While in the life, I was lost. I wish I could say that I am not anymore but I am still lost, trying to find my way completely free of the life. So many of us are lost and yet it is familiar so we stay because we feel trapped. We feel hopeless, like to leave would mean loneliness and for many of us we are afraid of dying alone. We are afraid of having no one. So we stay in a life that is killing us because it is all we know. We have invested years, time, energy and resources into our confusion and it has become a misguided form of security for us. All I know is that I don’t want this life anymore. Being gay just doesn’t feel good to me anymore.
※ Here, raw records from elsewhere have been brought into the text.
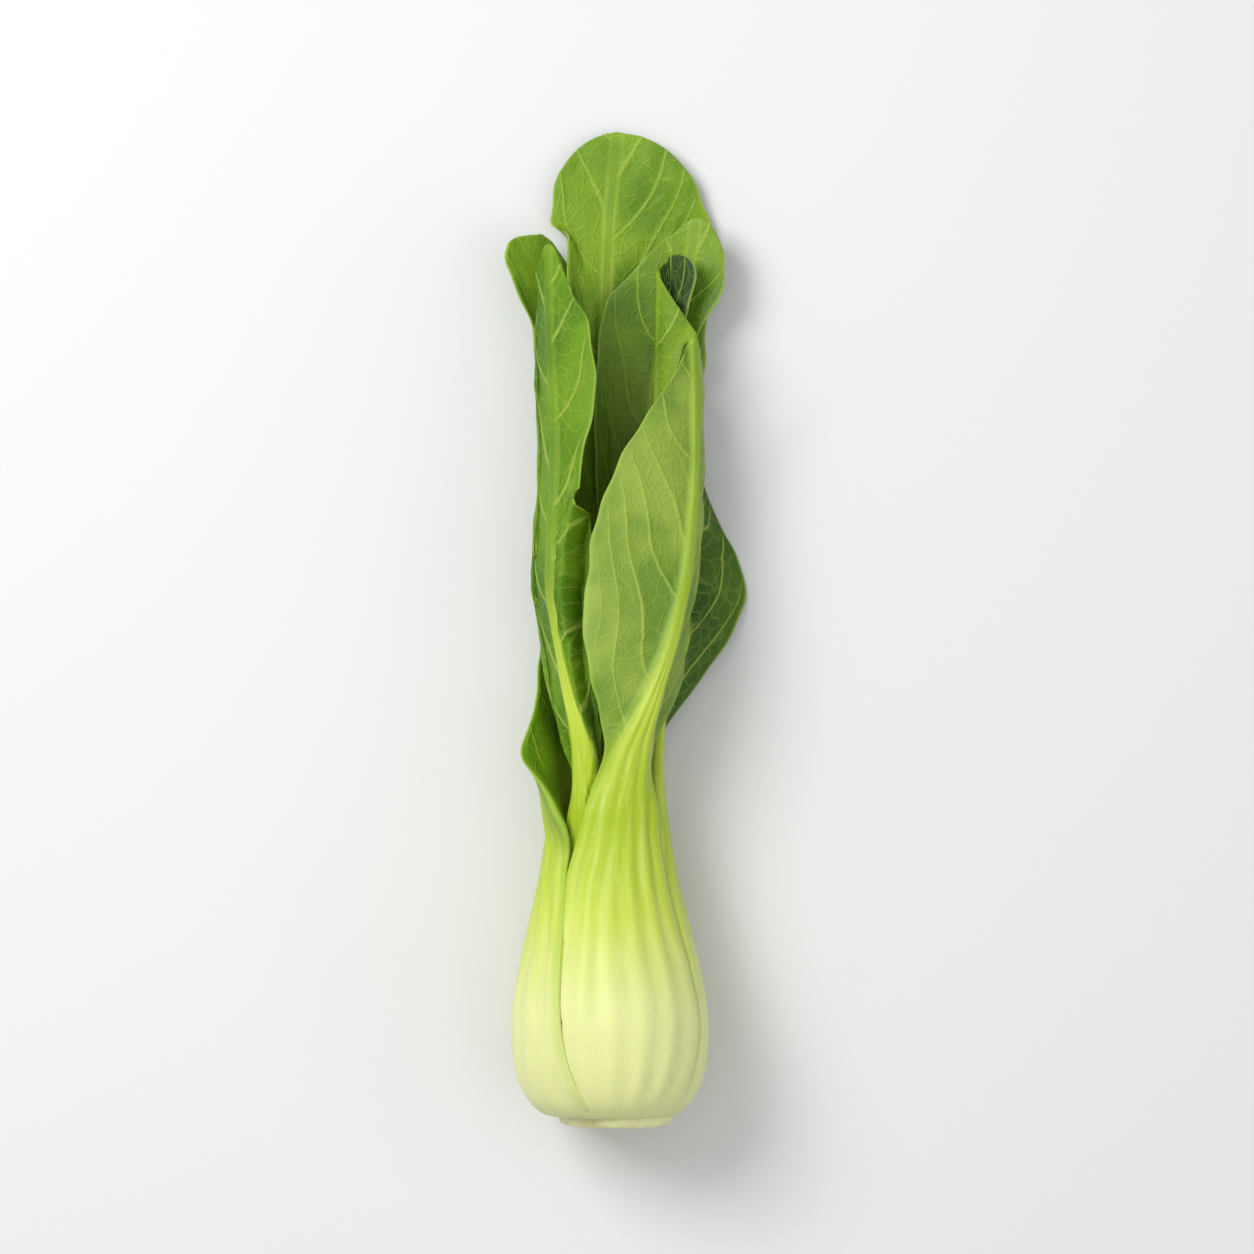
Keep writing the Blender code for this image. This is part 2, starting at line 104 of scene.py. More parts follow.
# The line that the leaves stand round: (height above the cut face, distance from the row frame's axis)
AXIS_X = [(0, 0.2), (30, 0), (60, -0.3), (90, 0.3), (130, 0.5), (176, 1.0)]
AXIS_Z = [(0, 16.9), (17, 16.95), (30, 16.1), (55, 14.0), (85, 13.0), (120, 12.6), (176, 12.2)]

# The stalks: (height, radius of the outer face) from the cut stem up to the neck
BULB = [(1.7, 9.0), (1.9, 11.2), (2.9, 13.0), (5.0, 14.8), (8.2, 16.1), (12.0, 16.9), (17.0, BULB_RADIUS),
        (21.5, 16.9), (26.5, 16.1), (31.0, 15.1), (36.0, 13.9), (41.5, 12.6), (46.5, 11.7), (52.0, 11.0)]
INNER_BULB = [(5.6, 6.2), (7.2, 8.2), (10.0, 9.6), (14.0, 10.6), (20.0, 10.9), (27.0, 10.6), (36.0, 10.0),
              (45.0, 9.3), (52.0, 9.0)]
HEART_BULB = [(7.8, 2.6), (9.4, 4.6), (12.2, 6.0), (16.2, 7.0), (22.2, 7.3), (29.2, 7.0), (38.2, 6.4)]

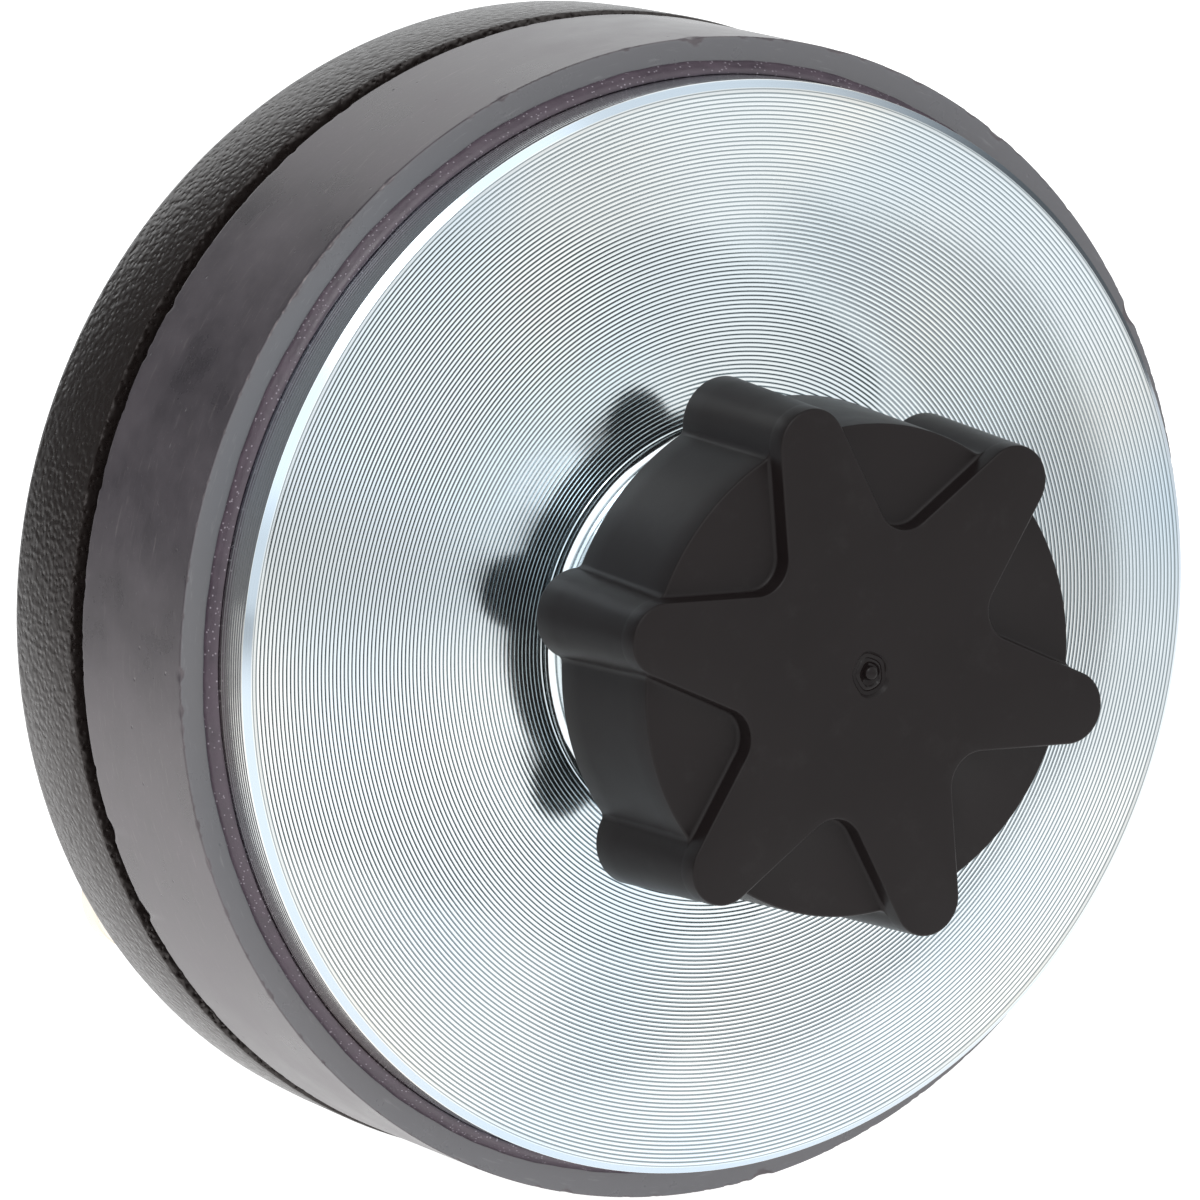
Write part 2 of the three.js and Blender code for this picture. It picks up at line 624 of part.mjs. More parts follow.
// Cap and its liner
part('thread_cap', cap(), capPlastic);
part('cap_liner', disc(LINER_R, CAP_CEILING + GAP, SNOUT_TIP - GAP, FINE), foam);

// Cover
part('rear_cover', cover(), coverPlastic);
part('cover_gasket', tube(...GASKET_R, TOP_PLATE_REAR + GAP, BOSS_FOOT - GAP), rubber);
part('damping_foam', disc(FOAM_R, FOAM_FRONT, DOME_INNER - 0.05, FINE), foam);
SCREW_ANGLES.forEach((angle, k) => {
  part(`cover_screw_${k + 1}`, panScrew(COVER_SCREW), blackSteel,
    spoke(angle, SCREW_CIRCLE_R, HEAD_SEAT + GAP));
});

// Terminals and their leads
for (const [side, angle] of Object.entries(TERMINAL_ANGLES)) {
  const seat = spoke(angle, TERMINAL_CIRCLE_R, SHOULDER);
  const sideColour = side === 'left' ? redPlastic : blackPlastic;
  const studHole = disc(STUD_R + PLAY, STUD_END, 0, TERMINAL_SIDES);
  part(`${side}_terminal_base`, tube(STUD_R + PLAY, BASE_R, GAP, BASE_TOP, TERMINAL_SIDES),
    blackPlastic, seat);
  part(`${side}_terminal_barrel`, terminalBarrel(), nickel, seat);
  part(`${side}_terminal_button`, terminalButton(), sideColour, seat);
  part(`${side}_terminal_spring`, spring(SPRING), steel, seat);
  part(`${side}_terminal_nut`, disc(NUT_R, ...NUT, 6).subtract(studHole), steel, seat);
  part(`${side}_solder_tab`, box(4.4, 0.5, 9, 0, -2.75, -2.4).subtract(studHole), nickel, seat);
  part(`${side}_lead_tab`, box(2.2, 1.6, 0.5, 0, -3.55, -10.2), nickel, seat);
  part(`${side}_lead_wire`, wire(LEAD_ROUTE, LEAD_R), sideColour, seat);
}

export default group;
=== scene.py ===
"""A screw-on compression driver with its thread cap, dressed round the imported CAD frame.

The driver's axis is Y: the cap faces -Y and the rear cover +Y. Outlines are in millimetres, as
[radius, y] points, and meshes are made in metres in the row frame. Angles run from +Z towards -X.
"""
import math
import random

import bmesh
import bpy
from mathutils import Matrix, Vector


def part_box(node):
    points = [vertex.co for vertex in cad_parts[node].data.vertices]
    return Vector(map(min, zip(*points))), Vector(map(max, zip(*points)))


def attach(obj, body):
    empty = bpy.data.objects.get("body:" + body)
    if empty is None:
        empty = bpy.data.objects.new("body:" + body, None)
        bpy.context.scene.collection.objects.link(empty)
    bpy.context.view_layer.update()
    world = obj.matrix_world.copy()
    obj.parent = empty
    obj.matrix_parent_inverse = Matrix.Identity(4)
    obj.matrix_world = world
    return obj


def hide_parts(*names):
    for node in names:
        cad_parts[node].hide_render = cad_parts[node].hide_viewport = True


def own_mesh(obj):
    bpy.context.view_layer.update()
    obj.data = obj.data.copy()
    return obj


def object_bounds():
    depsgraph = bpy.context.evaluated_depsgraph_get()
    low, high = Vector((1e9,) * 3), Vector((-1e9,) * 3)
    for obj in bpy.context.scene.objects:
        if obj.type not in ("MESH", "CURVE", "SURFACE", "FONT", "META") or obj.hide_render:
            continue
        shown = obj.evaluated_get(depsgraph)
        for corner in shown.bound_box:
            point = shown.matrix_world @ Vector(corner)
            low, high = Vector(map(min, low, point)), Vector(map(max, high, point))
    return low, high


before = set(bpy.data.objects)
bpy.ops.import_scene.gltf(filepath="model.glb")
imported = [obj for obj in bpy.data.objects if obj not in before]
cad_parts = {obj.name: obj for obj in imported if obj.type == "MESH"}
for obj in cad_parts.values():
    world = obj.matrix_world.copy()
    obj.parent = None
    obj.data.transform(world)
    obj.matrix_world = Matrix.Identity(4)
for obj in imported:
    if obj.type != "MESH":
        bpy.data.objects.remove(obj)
CAD_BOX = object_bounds()

MM = 0.001
SIDES = 288              # columns of a large turned surface
PLATE_SIDES = 272        # the same for the plate, whose grooves add many rows
INNER_SIDES = 144        # columns of a small turned piece inside the driver
SMALL_SIDES = 48         # columns of a screw, terminal or pin
PITCH = 25.4 / 18        # the 1-3/8 in thread

# ---------------------------------------------------------------- camera, floor and light

VIEW_AZIMUTH = -31.35
VIEW_ELEVATION = 10.668
VIEW_DISTANCE = 0.8523   # along the view, to the origin
VIEW_LENS = 302.3
VIEW_RIGHT = (0.854, -0.52)  # the picture's right on the floor, as x and y
AIM_RIGHT = -0.01085     # what the picture's centre shows, from the origin
AIM_UP = 0.00267


def add_camera():
    azimuth = math.radians(VIEW_AZIMUTH)
    elevation = math.radians(VIEW_ELEVATION)
    back = Vector((
        math.sin(azimuth) * math.cos(elevation),
        -math.cos(azimuth) * math.cos(elevation),
        math.sin(elevation),
    ))
    right = Vector((math.cos(azimuth), math.sin(azimuth), 0))
    up = back.cross(right)
    data = bpy.data.cameras.new("camera")
    data.lens = VIEW_LENS
    camera = bpy.data.objects.new("camera", data)
    camera.location = back * VIEW_DISTANCE + right * AIM_RIGHT + up * AIM_UP
    camera.rotation_euler = Matrix((right, up, back)).transposed().to_euler()
    bpy.context.scene.collection.objects.link(camera)
    bpy.context.scene.camera = camera


def add_light(name, place, size, power):
    """A square softbox that faces the driver."""
    data = bpy.data.lights.new(name, "AREA")
    data.size = size
    data.energy = power
    light = bpy.data.objects.new(name, data)
    light.location = place
    light.rotation_euler = Vector(place).to_track_quat("Z", "Y").to_euler()
    bpy.context.scene.collection.objects.link(light)


# ---------------------------------------------------------------- meshes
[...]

It feels lonely, empty, devoid of the genuine closeness and intimacy that I want to experience with a man. I want platonic intimacy. Something that doesn’t constantly put my life in jeopardy. I don’t think of gay as a sickness I think it is a natural consequence of unnatural circumstances and what I mean by that is this: it is not natural not to have a mother and a father who genuinely cares for you. It is not natural not to have genuine family support. Many gay men and women alike are simply seeking the family closeness they never had growing up and are using sexuality as a means to get it. At the root of many of our orientations is our desire to reclaim that fundamental level of developmental closeness we did not receive during our formative years. I know for a fact that my hunger for male closeness is a direct result of my fathers absence. Deviation is usually the result of deficiency as every deviation seeks to restore some part of itself that was missing.

For those out there who are struggling with their faith, who are being convicted in their spirit daily as God tries to call them back into the fold, please know that you are not alone. There is a reason why none of the boys worked out. There is a reason why you can’t feel completely whole when God doesn’t pour from out your mouth. You are a spiritual being having a human experience. You can never feel completely whole living out of alignment with your purpose. For me, my purpose is to praise God, to be a living reflection of His will. The late nights, early mornings spent chasing after strange penis, the indiscriminate sex with strangers, the indifference, the danger, it is out of alignment with my well-being. Not to mention it is exhausting. Being a gay man is exhausting and it is wearing on my spirit. Everyday I pray for relief and rescue and while I wait for answers while working out my faith, I want those out there to know that I am praying for you too. You are not alone. I love you and God loves you too. We can be victorious!